(Object modeling scripts)
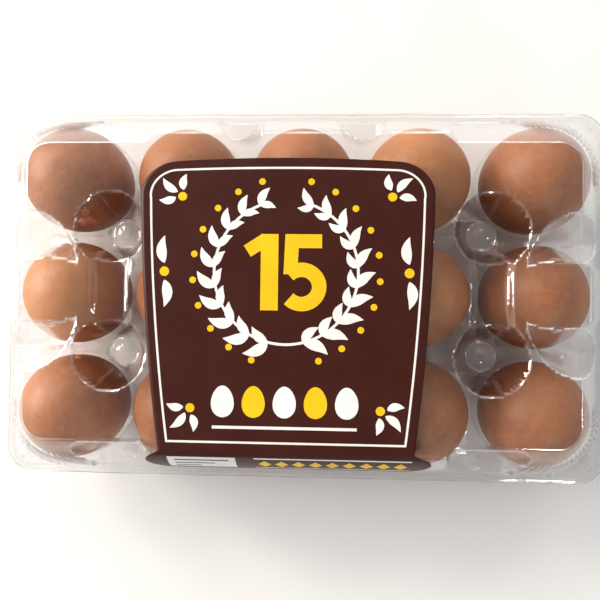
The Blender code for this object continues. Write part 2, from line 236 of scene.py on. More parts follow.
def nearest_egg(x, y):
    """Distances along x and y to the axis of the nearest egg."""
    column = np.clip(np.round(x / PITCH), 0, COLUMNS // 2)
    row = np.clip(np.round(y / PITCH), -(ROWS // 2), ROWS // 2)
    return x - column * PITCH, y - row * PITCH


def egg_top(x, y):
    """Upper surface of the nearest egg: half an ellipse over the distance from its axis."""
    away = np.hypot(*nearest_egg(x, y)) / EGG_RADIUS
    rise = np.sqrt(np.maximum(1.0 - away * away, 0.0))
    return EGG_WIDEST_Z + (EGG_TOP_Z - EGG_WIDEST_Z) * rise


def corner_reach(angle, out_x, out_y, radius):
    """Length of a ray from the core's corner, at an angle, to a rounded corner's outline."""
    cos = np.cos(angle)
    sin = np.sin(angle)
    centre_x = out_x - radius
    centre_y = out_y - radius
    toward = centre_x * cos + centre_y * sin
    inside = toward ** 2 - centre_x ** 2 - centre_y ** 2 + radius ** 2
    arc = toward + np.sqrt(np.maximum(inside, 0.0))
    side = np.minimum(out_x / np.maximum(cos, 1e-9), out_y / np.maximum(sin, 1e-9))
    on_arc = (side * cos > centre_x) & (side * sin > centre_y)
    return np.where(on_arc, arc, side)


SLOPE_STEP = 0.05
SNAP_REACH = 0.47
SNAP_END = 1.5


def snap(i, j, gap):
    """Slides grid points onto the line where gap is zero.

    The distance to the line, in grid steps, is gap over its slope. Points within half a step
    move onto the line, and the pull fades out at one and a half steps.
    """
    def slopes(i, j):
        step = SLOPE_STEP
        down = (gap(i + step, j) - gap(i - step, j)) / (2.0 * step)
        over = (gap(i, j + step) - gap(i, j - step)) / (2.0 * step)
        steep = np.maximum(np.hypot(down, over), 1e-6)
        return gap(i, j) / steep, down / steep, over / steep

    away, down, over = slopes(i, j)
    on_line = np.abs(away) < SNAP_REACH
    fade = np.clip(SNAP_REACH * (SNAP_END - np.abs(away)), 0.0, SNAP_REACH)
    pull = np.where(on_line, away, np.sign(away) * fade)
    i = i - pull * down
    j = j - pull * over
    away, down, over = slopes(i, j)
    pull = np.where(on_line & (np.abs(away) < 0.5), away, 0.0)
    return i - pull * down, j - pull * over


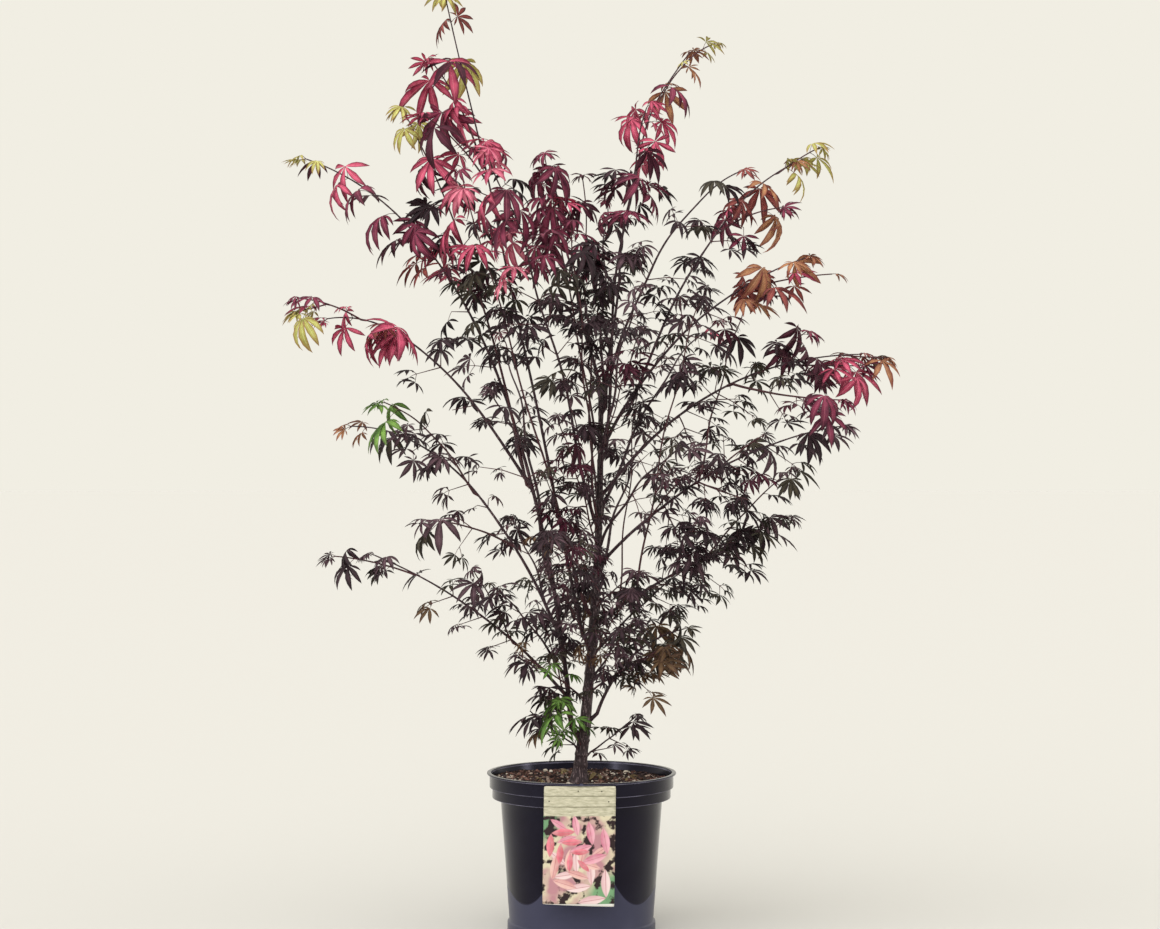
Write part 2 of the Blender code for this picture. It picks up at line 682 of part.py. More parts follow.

# GIVEN EXERCISE:
Repeat the whole listing exactly, keeping every line intact.

# WRITTEN SOLUTION:
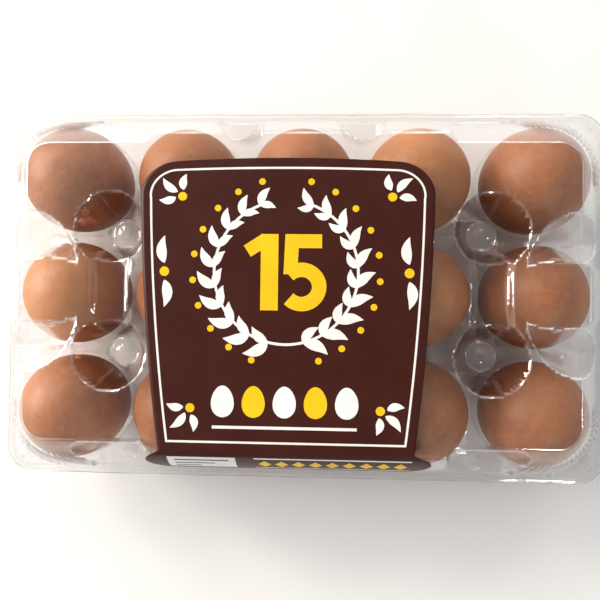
The Blender code for this object continues. Write part 2, from line 236 of scene.py on. More parts follow.
def nearest_egg(x, y):
    """Distances along x and y to the axis of the nearest egg."""
    column = np.clip(np.round(x / PITCH), 0, COLUMNS // 2)
    row = np.clip(np.round(y / PITCH), -(ROWS // 2), ROWS // 2)
    return x - column * PITCH, y - row * PITCH


def egg_top(x, y):
    """Upper surface of the nearest egg: half an ellipse over the distance from its axis."""
    away = np.hypot(*nearest_egg(x, y)) / EGG_RADIUS
    rise = np.sqrt(np.maximum(1.0 - away * away, 0.0))
    return EGG_WIDEST_Z + (EGG_TOP_Z - EGG_WIDEST_Z) * rise


def corner_reach(angle, out_x, out_y, radius):
    """Length of a ray from the core's corner, at an angle, to a rounded corner's outline."""
    cos = np.cos(angle)
    sin = np.sin(angle)
    centre_x = out_x - radius
    centre_y = out_y - radius
    toward = centre_x * cos + centre_y * sin
    inside = toward ** 2 - centre_x ** 2 - centre_y ** 2 + radius ** 2
    arc = toward + np.sqrt(np.maximum(inside, 0.0))
    side = np.minimum(out_x / np.maximum(cos, 1e-9), out_y / np.maximum(sin, 1e-9))
    on_arc = (side * cos > centre_x) & (side * sin > centre_y)
    return np.where(on_arc, arc, side)


SLOPE_STEP = 0.05
SNAP_REACH = 0.47
SNAP_END = 1.5


def snap(i, j, gap):
    """Slides grid points onto the line where gap is zero.

    The distance to the line, in grid steps, is gap over its slope. Points within half a step
    move onto the line, and the pull fades out at one and a half steps.
    """
    def slopes(i, j):
        step = SLOPE_STEP
        down = (gap(i + step, j) - gap(i - step, j)) / (2.0 * step)
        over = (gap(i, j + step) - gap(i, j - step)) / (2.0 * step)
        steep = np.maximum(np.hypot(down, over), 1e-6)
        return gap(i, j) / steep, down / steep, over / steep

    away, down, over = slopes(i, j)
    on_line = np.abs(away) < SNAP_REACH
    fade = np.clip(SNAP_REACH * (SNAP_END - np.abs(away)), 0.0, SNAP_REACH)
    pull = np.where(on_line, away, np.sign(away) * fade)
    i = i - pull * down
    j = j - pull * over
    away, down, over = slopes(i, j)
    pull = np.where(on_line & (np.abs(away) < 0.5), away, 0.0)
    return i - pull * down, j - pull * over


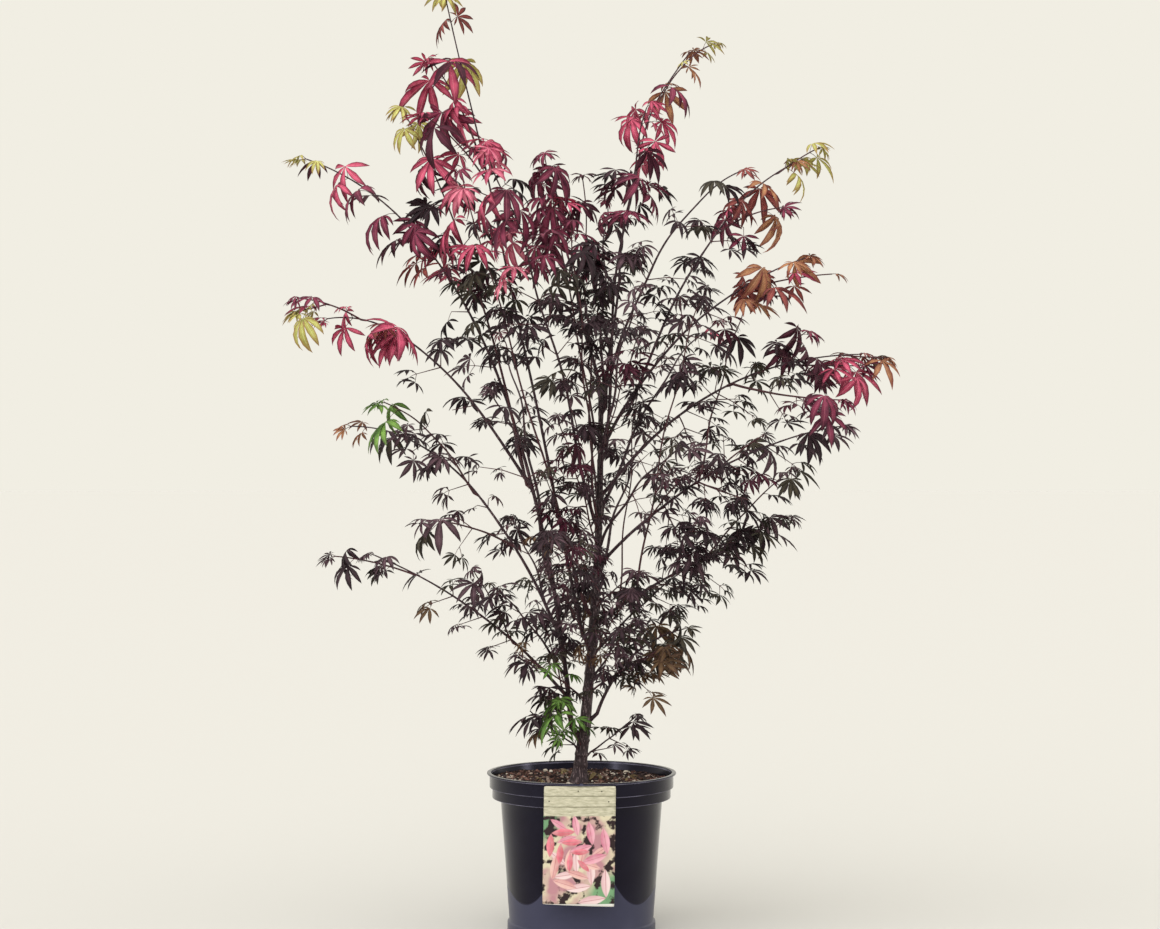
Write part 2 of the Blender code for this picture. It picks up at line 682 of part.py. More parts follow.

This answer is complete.